Smardz Frost is an exceptional presenter and is currently being considered for a teaching award from TVOntario. Her book I’ve Got a Home in Glory Land, A Lost Tale of the Underground Railroad, outlining the Blackburns’ story received the Governor General Literary Award. She is currently teaching at York University in Toronto. Her next book Steal Away Home is a two-woman biography of a woman and her fugitive slave who wrote to each other for 25 years and had a lasting personal relationship. Her current book is available at Manticore Books.
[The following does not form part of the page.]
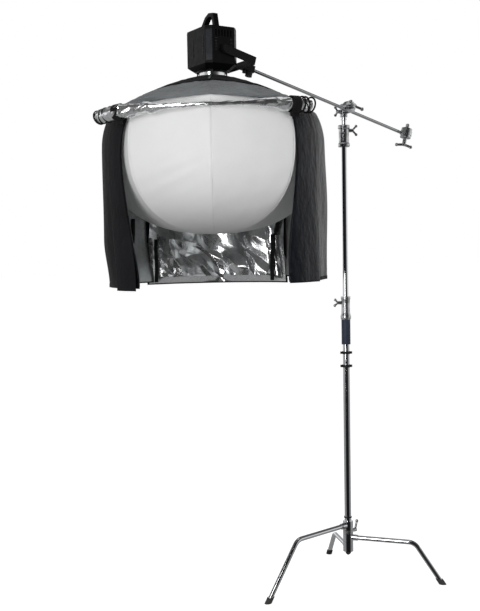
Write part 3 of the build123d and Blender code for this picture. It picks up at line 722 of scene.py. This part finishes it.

Boyes remembers York coach who led by example

The social calendar for Barb Boyes (BA Spec. Hons. & BEd ’85) is booked up, wrote Oshawa This Week April 28. The Oshawa resident has a couple of important dates to tend to next month, the first on May 26 where she will be inducted into the Oshawa Sports Hall of Fame, and then the next night where she will be enshrined at the York University Sport Hall of Fame.
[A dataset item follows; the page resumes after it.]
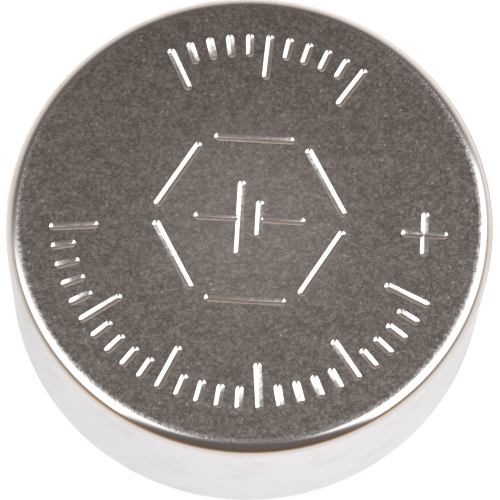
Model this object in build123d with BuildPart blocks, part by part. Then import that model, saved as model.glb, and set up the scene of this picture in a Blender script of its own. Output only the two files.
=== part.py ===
"""Alkaline button cell: a crimped steel can, a folded-rim cap, a nylon seal and the stack they close in.

Every piece but the can's stamped marks is turned about the cell's axis. Z = 0 is the negative contact
face that the cell stands on, and the positive face of the can is at the top. Lengths are millimetres
and angles are degrees.
"""

import os
from math import acos, cos, degrees, radians, sin, tan

from build123d import *

# The finished cell
cell_diameter = 11.6
cell_height = 5.4
cap_proud = 0.4  # how far the negative face stands out past the rolled rim

# Positive can, drawn from nickel-plated steel
can_sheet = 0.25
can_corner_inside = 0.07  # radius inside the drawn corner of the positive face
crimp_inside = 0.85  # radius inside the rim that is rolled in over the seal
lip_gap = 0.38  # ring of seal left open between the rolled rim and the cap's neck
lip_chamfer = 0.04  # broken edges of the rim's cut end

# Negative cap, drawn from thinner sheet, its rim folded back outside itself
cap_sheet = 0.20
cap_height = 2.77  # from the negative face to the top of the folded rim
cap_corner_inside = 0.10
neck_draft_angle = 3.0
neck_fillet = 0.08
shoulder_width = 0.62  # from the neck out to the skirt
shoulder_corner_inside = 0.08
fold_gap = 0.04  # slit left between the skirt and the leg folded back beside it
fold_length = 1.15  # from the top of the fold to the leg's cut edge

# Seal gasket, moulded nylon, J-shaped in section
seal_wall = 0.25  # between the can's wall and the folded leg
seal_nip = 0.22  # where the rolled rim pinches it on the cap's shoulder
seal_foot = 0.30  # over the top of the fold
seal_upstand = 0.25  # thickness of the short wall inside the skirt
seal_upstand_drop = 0.80  # how far that wall reaches from the foot's upper face
seal_past_lip = 0.12  # squeezed out past the rolled rim, along its arc
seal_clear_of_neck = 0.05

# Separator
barrier_thickness = 0.08
barrier_clearance = 0.05  # to the can's wall
absorbent_thickness = 0.30
absorbent_clearance = 0.03  # to the seal's upstand

# Cathode pellet, pressed hard against the can
pellet_corner_clearance = 0.05  # to the inside of the drawn corner

# Marks coined into the positive face
stroke_width = 0.18
stroke_depth = 0.05
stroke_wall_angle = 40.0  # how far the coined walls lean from upright
scale_margin = 1.05  # from the can's wall in to the strokes' outer ends
long_stroke = 1.17
short_stroke = 0.60
scale_pitch_angle = 6.0  # a minute on a dial
scale_major = 5  # every fifth stroke is a long one
lower_scale_start_angle = 186.0
lower_scale_span_angle = 150.0
upper_scale_start_angle = 57.0
upper_scale_span_angle = 60.0
plus_size = 1.12
plus_angle = -2.0
emblem_radius = 2.35  # hexagon's centre to its corners
emblem_break = 0.42  # left open at each corner, along both sides together
cell_sign_gap = 0.46  # between the two plates of the cell sign
long_plate = 1.90
short_plate = 0.95
lead_length = 1.10

# The can's inside, and the rim that is rolled about one centre
can_radius = cell_diameter / 2
can_inner = can_radius - can_sheet
can_floor = cell_height - can_sheet
can_corner = can_corner_inside + can_sheet
pellet_chamfer = can_corner_inside + pellet_corner_clearance
crimp_outside = crimp_inside + can_sheet
crimp_axis_r = can_radius - crimp_outside

# The cap's two walls, from the seal inwards
leg_outer = can_inner - seal_wall
leg_inner = leg_outer - cap_sheet
skirt_outer = leg_inner - fold_gap
skirt_inner = skirt_outer - cap_sheet
neck_top_r = skirt_outer - shoulder_width
cap_corner = cap_corner_inside + cap_sheet
shoulder_corner = shoulder_corner_inside + cap_sheet

# The rim stops where the open ring beside the neck is lip_gap wide
lip_angle = degrees(acos((neck_top_r + lip_gap - crimp_axis_r) / crimp_outside))
crimp_reach = sin(radians(min(lip_angle, 90)))
crimp_axis_z = cap_proud + crimp_outside * crimp_reach
seal_wrap = lip_angle + degrees(seal_past_lip / crimp_inside)

# Levels, from the negative face up
shoulder_z = crimp_axis_z - crimp_inside * crimp_reach + seal_nip
fold_turn_z = cap_height - cap_sheet
fold_edge_z = cap_height - fold_length
seal_top = cap_height + seal_foot
absorbent_bottom = seal_top - absorbent_thickness
upstand_bottom = seal_top - seal_upstand_drop
upstand_inner = skirt_inner - seal_upstand
barrier_top = seal_top + barrier_thickness
gel_step_z = shoulder_z + cap_sheet
neck_foot_r = neck_top_r - shoulder_z * tan(radians(neck_draft_angle))

# The marks' places on the positive face
scale_radius = can_radius - scale_margin
plus_radius = scale_radius - long_stroke / 2
plate_offset = cell_sign_gap / 2
lead_offset = plate_offset + lead_length / 2


def cap_cup(top_z: float) -> FilletPolyline:
    """Draw the cap's outer line from the axis round the neck and shoulder, and up the skirt."""
    return FilletPolyline(
        (0, 0),
        (neck_foot_r, 0),
        (neck_top_r, shoulder_z),
        (skirt_outer, shoulder_z),
        (skirt_outer, top_z),
        radius=[cap_corner, neck_fillet, shoulder_corner],
    )


def neck_inside(z: float) -> float:
    """Return the radius of the neck's inner face at a height."""
    draft = radians(neck_draft_angle)
    return neck_foot_r + z * tan(draft) - cap_sheet / cos(draft)


def scale_strokes(start_angle: float, span_angle: float) -> None:
    """Lay radial strokes round part of the face, their outer ends on one circle."""
    for index in range(round(span_angle / scale_pitch_angle) + 1):
        stroke = short_stroke if index % scale_major else long_stroke
        with PolarLocations(scale_radius - stroke / 2, 1, start_angle + index * scale_pitch_angle):
            Rectangle(stroke, stroke_width)


def plus_sign() -> None:
    """Lay the two crossed strokes that mark the positive pole, upright on the face."""
    with PolarLocations(plus_radius, 1, plus_angle, rotate=False):
        Rectangle(plus_size, stroke_width)
        Rectangle(stroke_width, plus_size)


def emblem() -> None:
    """Lay a broken hexagon round the wiring-diagram sign for a cell: two plates and their leads."""
    side_middle = emblem_radius * sin(radians(60))
    with PolarLocations(side_middle, 6, start_angle=30):
        Rectangle(stroke_width, emblem_radius - emblem_break)
    with Locations((-plate_offset, 0)):
        Rectangle(stroke_width, long_plate)
    with Locations((plate_offset, 0)):
        Rectangle(stroke_width, short_plate)
    with Locations((-lead_offset, 0), (lead_offset, 0)):
        Rectangle(lead_length, stroke_width)


# Positive can: face, drawn corner, wall and rolled rim as one line, given its sheet thickness
with BuildPart() as positive_can:
    with BuildSketch(Plane.XZ) as can_section:
        with BuildLine():
            drawn_cup = FilletPolyline(
                (0, cell_height),
                (can_radius, cell_height),
                (can_radius, crimp_axis_z),
                radius=can_corner,
            )
            JernArc(start=drawn_cup @ 1, tangent=(0, -1), radius=crimp_outside, arc_size=-lip_angle)
            offset(amount=can_sheet, side=Side.RIGHT)
        make_face()
        lip_corners = can_section.vertices().sort_by(Axis.Y)[:2]
        chamfer(lip_corners, length=lip_chamfer)
    revolve(axis=Axis.Z)
    with BuildSketch(Plane.XY.offset(cell_height)) as marks:
        scale_strokes(lower_scale_start_angle, lower_scale_span_angle)
        scale_strokes(upper_scale_start_angle, upper_scale_span_angle)
        plus_sign()
        emblem()
    extrude(amount=-stroke_depth, taper=stroke_wall_angle, mode=Mode.SUBTRACT)
positive_can.part.label = "positive_can"


# Cathode pellet: fills what the other pieces leave under the positive face
with BuildPart() as cathode_pellet:
    with BuildSketch(Plane.XY.offset(barrier_top)):
        Circle(can_inner)
    extrude(amount=can_floor - barrier_top)
    chamfer(cathode_pellet.edges().filter_by(GeomType.CIRCLE), length=pellet_chamfer)
cathode_pellet.part.label = "cathode_pellet"


# Barrier film: lies across the seal's foot, next to the pellet
with BuildPart() as barrier_film:
    with BuildSketch(Plane.XY.offset(seal_top)):
        Circle(can_inner - barrier_clearance)
    extrude(amount=barrier_thickness)
barrier_film.part.label = "barrier_film"


# Absorbent disc: drops into the seal's bore, between the film and the gel
with BuildPart() as absorbent_disc:
    with BuildSketch(Plane.XY.offset(absorbent_bottom)):
        Circle(upstand_inner - absorbent_clearance)
    extrude(amount=absorbent_thickness)
absorbent_disc.part.label = "absorbent_disc"


# Negative cap: contact face, drafted neck, shoulder, skirt and the leg folded back outside it
with BuildPart() as negative_cap:
    with BuildSketch(Plane.XZ):
        with BuildLine():
            drawn_cap = cap_cup(fold_turn_z)
            Polyline(drawn_cap @ 1, (leg_inner, fold_turn_z), (leg_inner, fold_edge_z))
            offset(amount=cap_sheet, side=Side.LEFT)
        make_face()
    revolve(axis=Axis.Z)
negative_cap.part.label = "negative_cap"


# Seal gasket: the wall follows the can and its rolled rim, then the cap's shoulder, leg and fold
with BuildPart() as seal_gasket:
    with BuildSketch(Plane.XZ):
        with BuildLine():
            outer_wall = Line((can_inner, seal_top), (can_inner, crimp_axis_z))
            wrap = JernArc(
                start=outer_wall @ 1, tangent=(0, -1), radius=crimp_inside, arc_size=-seal_wrap
            )
            ledge = Polyline(
                wrap @ 1,
                (neck_top_r + neck_fillet + seal_clear_of_neck, shoulder_z),
                (skirt_outer - shoulder_corner, shoulder_z),
            )
            heel = JernArc(start=ledge @ 1, tangent=(1, 0), radius=shoulder_corner, arc_size=90)
            Polyline(
                heel @ 1,
                (skirt_outer, fold_edge_z),
                (leg_outer, fold_edge_z),
                (leg_outer, cap_height),
                (skirt_inner, cap_height),
                (skirt_inner, upstand_bottom),
                (upstand_inner, upstand_bottom),
                (upstand_inner, seal_top),
                outer_wall @ 0,
            )
        make_face()
    revolve(axis=Axis.Z)
seal_gasket.part.label = "seal_gasket"


# Anode gel: fills the cap's inside, up to the separator and round the seal's upstand
with BuildPart() as anode_gel:
    with BuildSketch(Plane.XZ) as gel_section:
        with BuildLine():
            Polyline(
                (0, cap_sheet),
                (neck_inside(cap_sheet), cap_sheet),
                (neck_inside(gel_step_z), gel_step_z),
                (skirt_inner, gel_step_z),
                (skirt_inner, upstand_bottom),
                (upstand_inner, upstand_bottom),
                (upstand_inner, absorbent_bottom),
                (0, absorbent_bottom),
                close=True,
            )
        make_face()
        foot_corner = gel_section.vertices().group_by(Axis.Y)[0].sort_by(Axis.X)[-1]
        chamfer(foot_corner, length=cap_corner_inside)
        step_corner = gel_section.vertices().group_by(Axis.X)[-1].sort_by(Axis.Y)[0]
        chamfer(step_corner, length=shoulder_corner_inside)
    revolve(axis=Axis.Z)
anode_gel.part.label = "anode_gel"


os.makedirs("parts", exist_ok=True)
for piece in (
    positive_can,
    cathode_pellet,
    barrier_film,
    absorbent_disc,
    anode_gel,
    seal_gasket,
    negative_cap,
):
    export_step(piece.part, f"parts/{piece.part.label}.step")
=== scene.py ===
"""Dressed model of an alkaline button cell that stands on its negative face, + side up.

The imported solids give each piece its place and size. The three pieces that show, the can, the nylon
seal and the cap, are turned again here in finer steps, and the can's face gets its coined marks. Each
surface has the finish of the real metal, nylon, powder, film, fibre or gel. Lengths are millimetres in
the sections and metres in the finished meshes.
"""

import logging
import math
from dataclasses import dataclass
from enum import Enum

import bmesh
import bpy
from mathutils import Matrix, Vector


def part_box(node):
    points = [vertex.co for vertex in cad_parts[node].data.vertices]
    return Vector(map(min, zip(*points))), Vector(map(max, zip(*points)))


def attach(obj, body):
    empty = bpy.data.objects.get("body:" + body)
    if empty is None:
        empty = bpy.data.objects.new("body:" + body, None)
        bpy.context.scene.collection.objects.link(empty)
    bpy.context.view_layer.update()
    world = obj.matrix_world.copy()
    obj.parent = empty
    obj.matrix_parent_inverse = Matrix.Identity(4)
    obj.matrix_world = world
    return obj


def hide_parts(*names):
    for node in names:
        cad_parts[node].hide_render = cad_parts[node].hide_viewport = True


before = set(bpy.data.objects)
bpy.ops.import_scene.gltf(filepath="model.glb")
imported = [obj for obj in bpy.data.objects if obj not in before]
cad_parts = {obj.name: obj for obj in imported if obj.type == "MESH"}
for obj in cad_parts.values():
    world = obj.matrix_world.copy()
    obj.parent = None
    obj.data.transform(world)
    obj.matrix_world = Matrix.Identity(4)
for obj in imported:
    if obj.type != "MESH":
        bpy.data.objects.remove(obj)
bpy.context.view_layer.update()  # the imported solids, their places baked into their meshes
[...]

What is behind all of her success since her first coaching position in 1989? Well, she was kind enough to share her philosophies and experiences.
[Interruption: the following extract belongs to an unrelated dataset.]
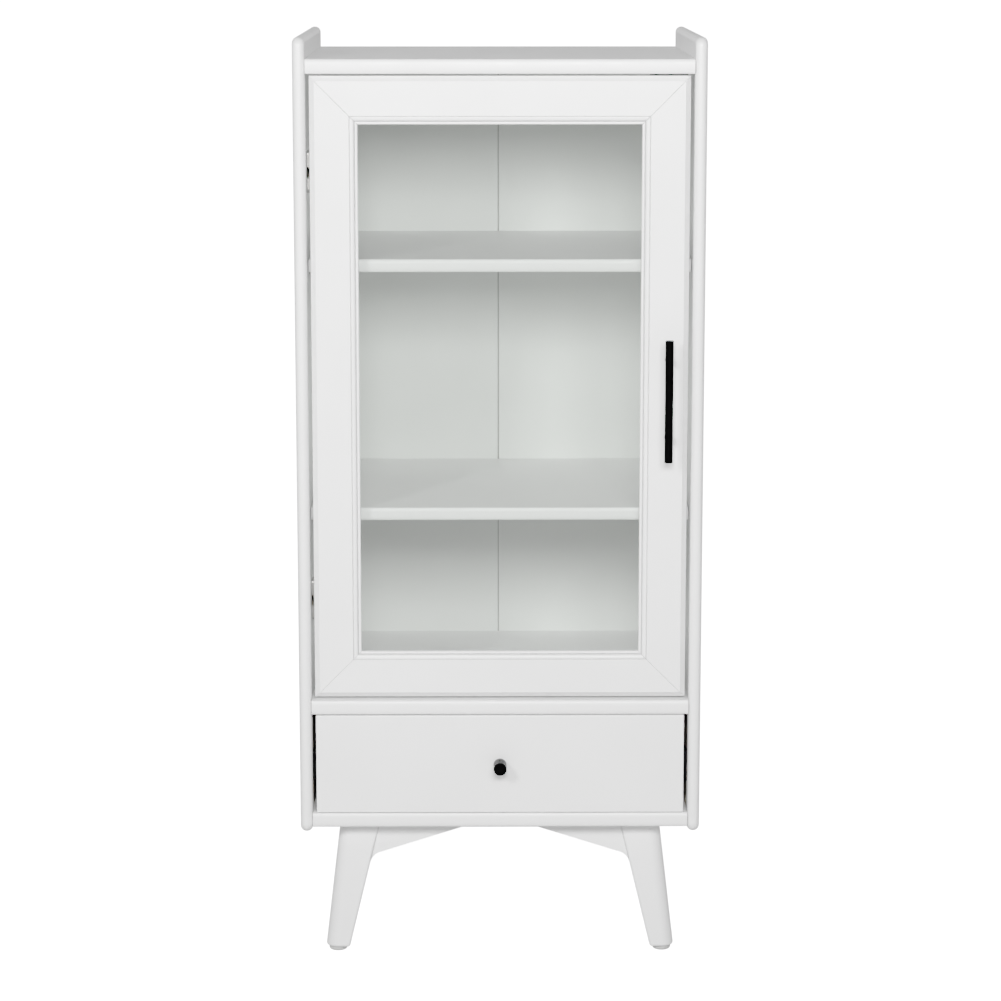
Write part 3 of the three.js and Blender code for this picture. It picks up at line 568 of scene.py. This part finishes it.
def shelf_pins():
    for node in frame["nodes"]:
        if node.startswith("shelf_pin_"):
            low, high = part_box(node)
            inwards = X if low.x < 0 else -X
            start = (low + high) / 2
            start.x = low.x if low.x < 0 else high.x
            length, head = high.x - low.x, (high.z - low.z) / 2
            peg = head - MM
            profile = [
                *arc((peg - 0.5 * MM, 0.5 * MM), 0.5 * MM, -90, 0, 3),
                (peg, PEG_LENGTH),
                *arc((head - 0.4 * MM, PEG_LENGTH + 0.4 * MM), 0.4 * MM, -90, 0, 3),
                *arc((head - MM, length - MM), MM, 0, 90, 4),
            ]
            stand_in(node, turned(profile, start, inwards, 32), NICKEL)


# ---- Base ----------------------------------------------------------------------------------------------

def leg_at(z):
    """Inner, outer, front and rear faces of a leg, from the centre line and from the nearer face."""
    share = z / LEG_HEAD_Z
    return [foot + (head - foot) * share for foot, head in zip(LEG_FOOT, LEG_HEAD)]


def leg_ring(z, inset):
    inner, outer, front, rear = leg_at(z)
    radii = [radius - 0.7 * inset for radius in (LEG_EDGE, LEG_CORNER, LEG_EDGE, LEG_EDGE)]
    outline = rounded_rectangle(inner + inset, front + inset, outer - inset, rear - inset, radii, 10)
    return across("z", outline, z)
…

What was the best piece of advice you were given?

Boyes: I can recall some good coaches I had. It was more lead-by-example advice that left the impression on me more than particular words that anybody said to me. In fact, it was a coach at York University in my second year there, Linda Berry; she had an impression on all of us as a team. I think it was her work ethic and her drive that she had and the intensity that she had us working. I don’t think I ever worked as hard in my life as I did that year at York. It really made me see, when you talk about moving into that untapped potential, that’s where I really started to realize how you can do that. It helped me establish my philosophies and beliefs as I moved forward into coaching.

Construction continues on Life Sciences Building

Work is progressing on the York University Life Sciences Building in Toronto, wrote the Daily Commercial News & Construction Record April 29. Construction manager Vanbots, a division of Carillion Inc., has completion of the four-storey project scheduled for spring 2011. The facility will be equipped with lecture halls, teaching and research labs.

The architects for the project are NXL Architects and SSG Architecture Inc. Consultants are: Blackwell Bowick Partnership Ltd. (structural) and Crossey Engineering Ltd. (mechanical/electrical).

Unlocking the mortgage mysteries

Experts say that whether you choose a variable rate mortgage or a fixed rate for a set period of time, the difference over the long run is likely to be minimal, wrote the Toronto Star April 29.

Moshe Milevsky, professor of finance in the Schulich School of Business at York University, studied mortgage rate data from 1950 to 2007 and found that choosing a variable rate mortgage would have saved Canadians $20,000 in interest payments over 15 years, based on a $100,000 mortgage.

He also found that Canadians would have been better off with a variable rate mortgage compared to a five-year fixed rate 89 per cent of the time.

On air

  • Patrick Monahan, a constitional expert and York’s vice-president academic & provost, spoke about the ruling by the Speaker of the House of Commons on access to papers about detainees in Afghanistan, on CBC Radio April 28.
  • Bernie Wolf, economics professor in the Schulich School of Business at York University, spoke about the debt crisis in Greece and its potential effects on Canada, on CBC Radio across Canada April 28.